Although grizzly bears in the lower 48 states remain under the jurisdiction of the U.S. Fish and Wildlife Service, much of the day-to-day management in Montana is done by Montana Fish, Wildlife & Parks within the bounds of what listing allows.

FWP maintains the integrity of its science, provides meaningful opportunities for people to engage in processes and management direction, and balances the diverse interests and values so that all have a voice in the future of grizzly bears in Montana.


All About Black Bears

Black bears are native omnivores that range across much of Montana.

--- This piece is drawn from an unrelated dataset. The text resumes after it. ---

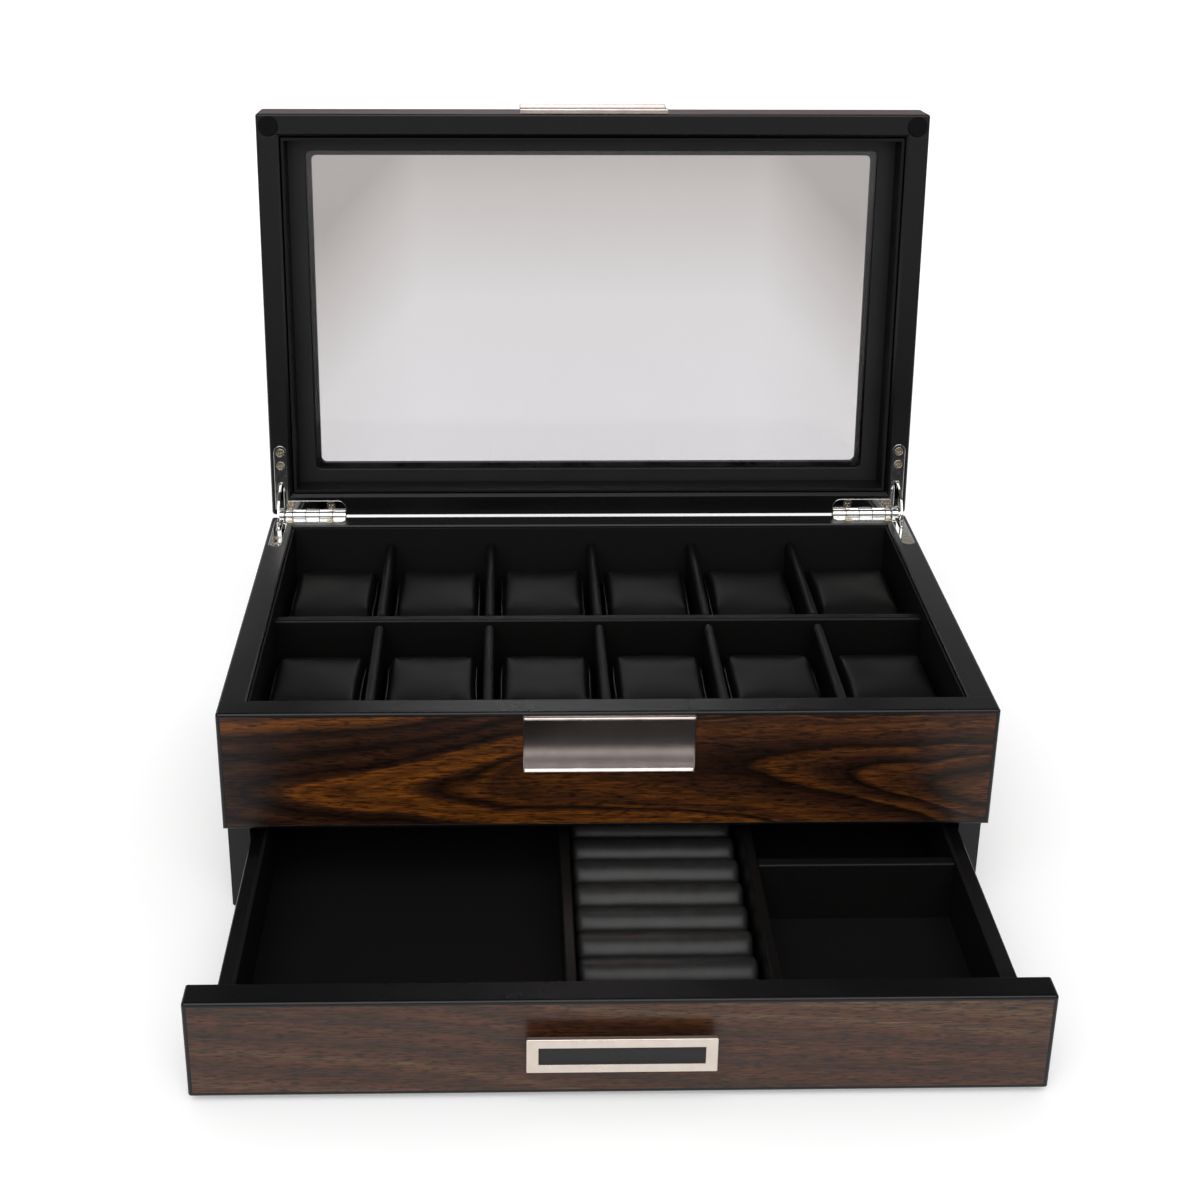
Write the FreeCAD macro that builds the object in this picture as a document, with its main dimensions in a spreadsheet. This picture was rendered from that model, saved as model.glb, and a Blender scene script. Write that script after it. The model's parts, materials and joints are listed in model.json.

Many of the same characteristics and habits of grizzly bears listed above apply to black bears.

Montana offers world renowned, fair-chase black bear hunting, and black bears are a highly treasured big game animal in Montana.

From the high density bear populations of the maritime, wet, forested northwest corner of the state to the dry, rugged country in southeastern Montana, black bear hunters and enthusiasts enjoy a variety of season types and viewing opportunities.

  • Black bears are typically solitary creatures, except for a female with cubs, known as a family group, and during mating season, which peaks in May and June

  • Their range is extensive including most of Canada and the Rocky Mountain states to Mexico, as well as other US states.

  • You may encounter black bears in trees. While grizzly bears can climb trees, black bears are very proficient climbers. 

  • They will often sleep in the crotch of branches.

  • The black bear is omnivorous, which means it eats vegetation, berries, insects, fish, and meat from small and big animals. 

  • During the fall, they eat more than usual to gain body fat to sustain them through their winter "hibernation," which is not a true hibernation, but rather a deep sleep from which they can awaken quickly. 

  • When food is abundant, they will eat up to 45 lbs. a day and put on 5 lbs. per day in preparation for winter. 

  • The black bear's name is deceptive. It is a species name and does not refer to their color as they can range from pure black to cinnamon to blonde. 

  • Black bears reach maturity in about 3 years and can live up to 25 years in the wild.